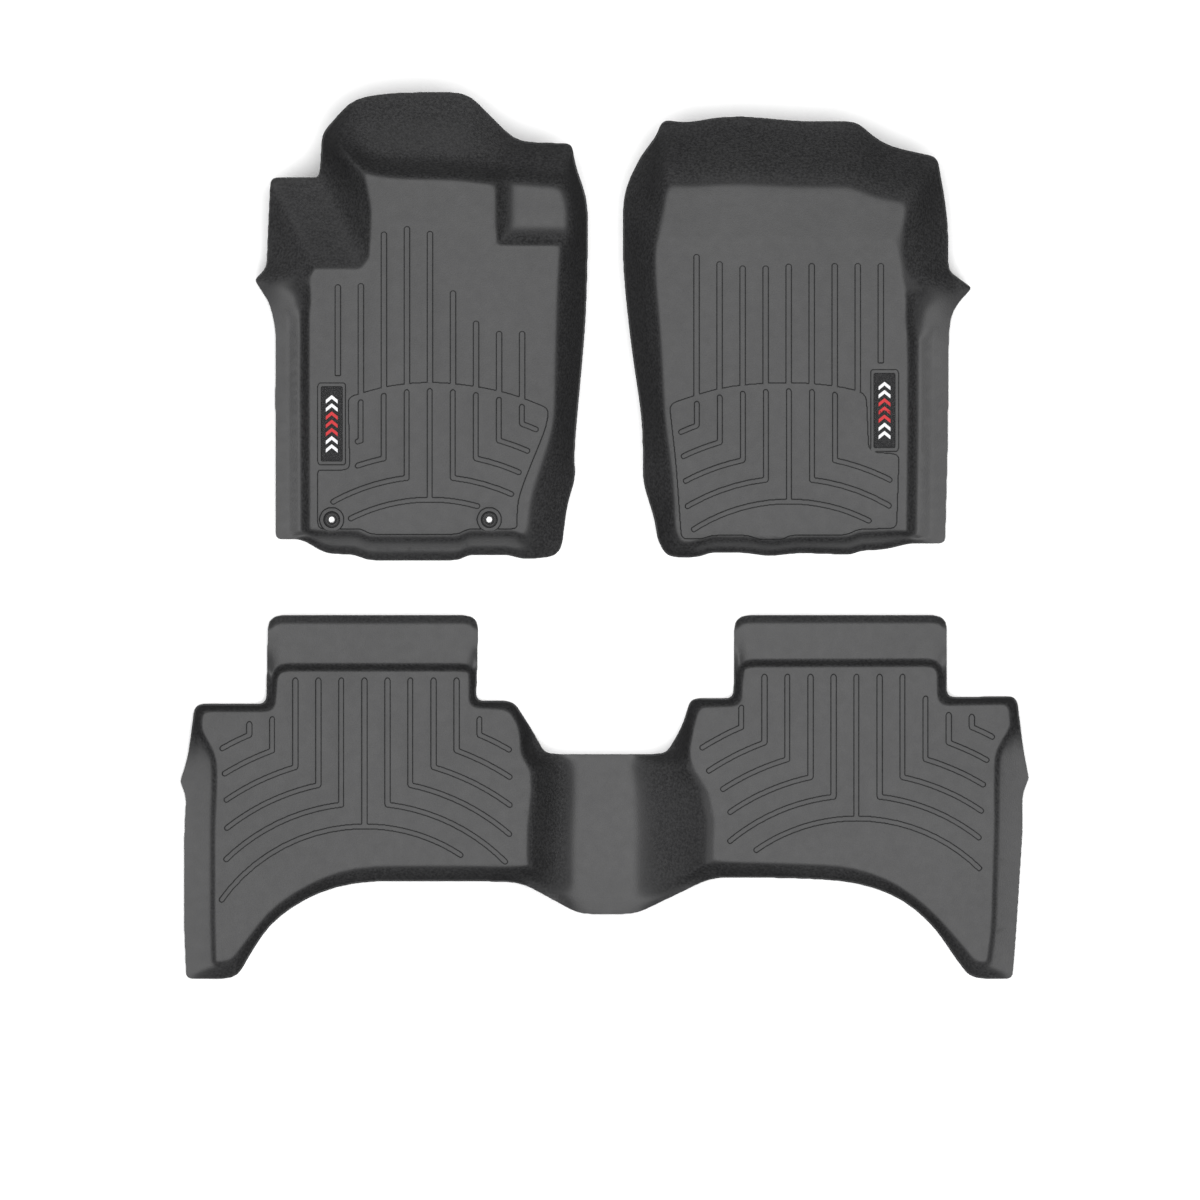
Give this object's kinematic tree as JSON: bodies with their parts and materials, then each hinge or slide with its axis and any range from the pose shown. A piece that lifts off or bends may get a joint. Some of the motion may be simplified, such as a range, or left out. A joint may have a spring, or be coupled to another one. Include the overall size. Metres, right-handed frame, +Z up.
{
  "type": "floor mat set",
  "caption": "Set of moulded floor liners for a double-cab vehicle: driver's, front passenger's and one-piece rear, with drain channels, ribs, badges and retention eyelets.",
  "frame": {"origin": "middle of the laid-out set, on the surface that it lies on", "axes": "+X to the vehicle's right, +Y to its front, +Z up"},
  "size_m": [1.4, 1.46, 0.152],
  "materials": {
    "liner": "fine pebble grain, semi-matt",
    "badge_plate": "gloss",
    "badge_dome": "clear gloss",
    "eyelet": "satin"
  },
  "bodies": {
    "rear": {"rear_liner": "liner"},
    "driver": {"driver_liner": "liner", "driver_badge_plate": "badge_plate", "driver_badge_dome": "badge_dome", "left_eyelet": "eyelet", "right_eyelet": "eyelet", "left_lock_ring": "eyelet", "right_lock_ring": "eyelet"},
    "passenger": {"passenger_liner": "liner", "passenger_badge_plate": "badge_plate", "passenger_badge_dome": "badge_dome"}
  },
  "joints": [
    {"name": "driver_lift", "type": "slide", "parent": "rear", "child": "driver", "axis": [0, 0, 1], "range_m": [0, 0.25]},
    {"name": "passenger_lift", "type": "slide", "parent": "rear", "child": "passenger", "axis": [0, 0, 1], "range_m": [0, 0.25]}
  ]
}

···

** Task to carry out **
Using the listing above, reproduce each line without omission.

** Task solution **
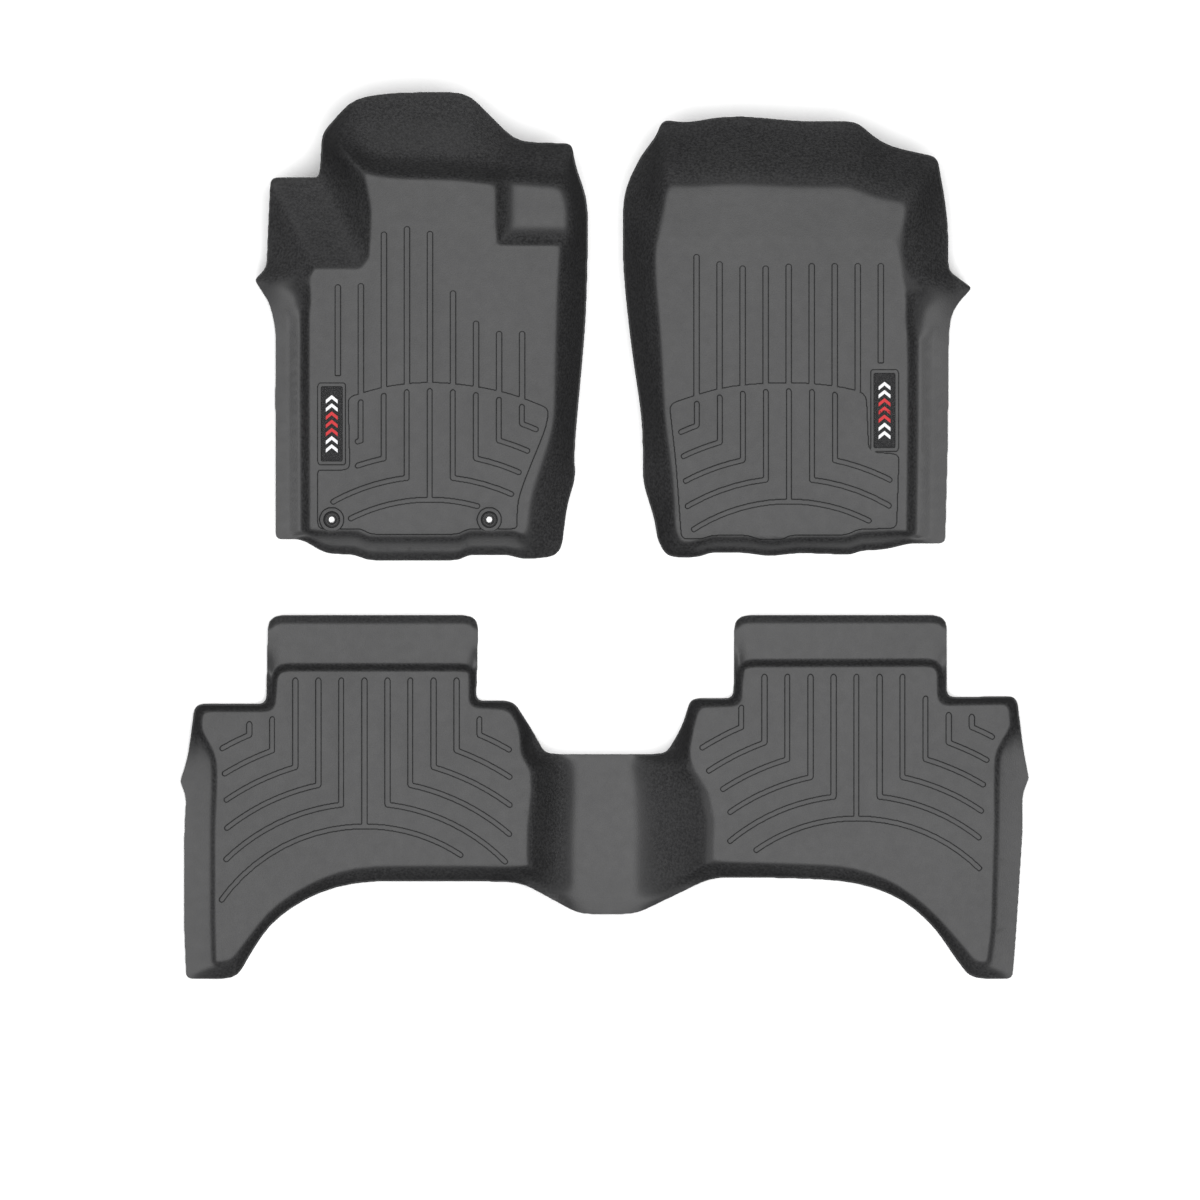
Give this object's kinematic tree as JSON: bodies with their parts and materials, then each hinge or slide with its axis and any range from the pose shown. A piece that lifts off or bends may get a joint. Some of the motion may be simplified, such as a range, or left out. A joint may have a spring, or be coupled to another one. Include the overall size. Metres, right-handed frame, +Z up.
{
  "type": "floor mat set",
  "caption": "Set of moulded floor liners for a double-cab vehicle: driver's, front passenger's and one-piece rear, with drain channels, ribs, badges and retention eyelets.",
  "frame": {"origin": "middle of the laid-out set, on the surface that it lies on", "axes": "+X to the vehicle's right, +Y to its front, +Z up"},
  "size_m": [1.4, 1.46, 0.152],
  "materials": {
    "liner": "fine pebble grain, semi-matt",
    "badge_plate": "gloss",
    "badge_dome": "clear gloss",
    "eyelet": "satin"
  },
  "bodies": {
    "rear": {"rear_liner": "liner"},
    "driver": {"driver_liner": "liner", "driver_badge_plate": "badge_plate", "driver_badge_dome": "badge_dome", "left_eyelet": "eyelet", "right_eyelet": "eyelet", "left_lock_ring": "eyelet", "right_lock_ring": "eyelet"},
    "passenger": {"passenger_liner": "liner", "passenger_badge_plate": "badge_plate", "passenger_badge_dome": "badge_dome"}
  },
  "joints": [
    {"name": "driver_lift", "type": "slide", "parent": "rear", "child": "driver", "axis": [0, 0, 1], "range_m": [0, 0.25]},
    {"name": "passenger_lift", "type": "slide", "parent": "rear", "child": "passenger", "axis": [0, 0, 1], "range_m": [0, 0.25]}
  ]
}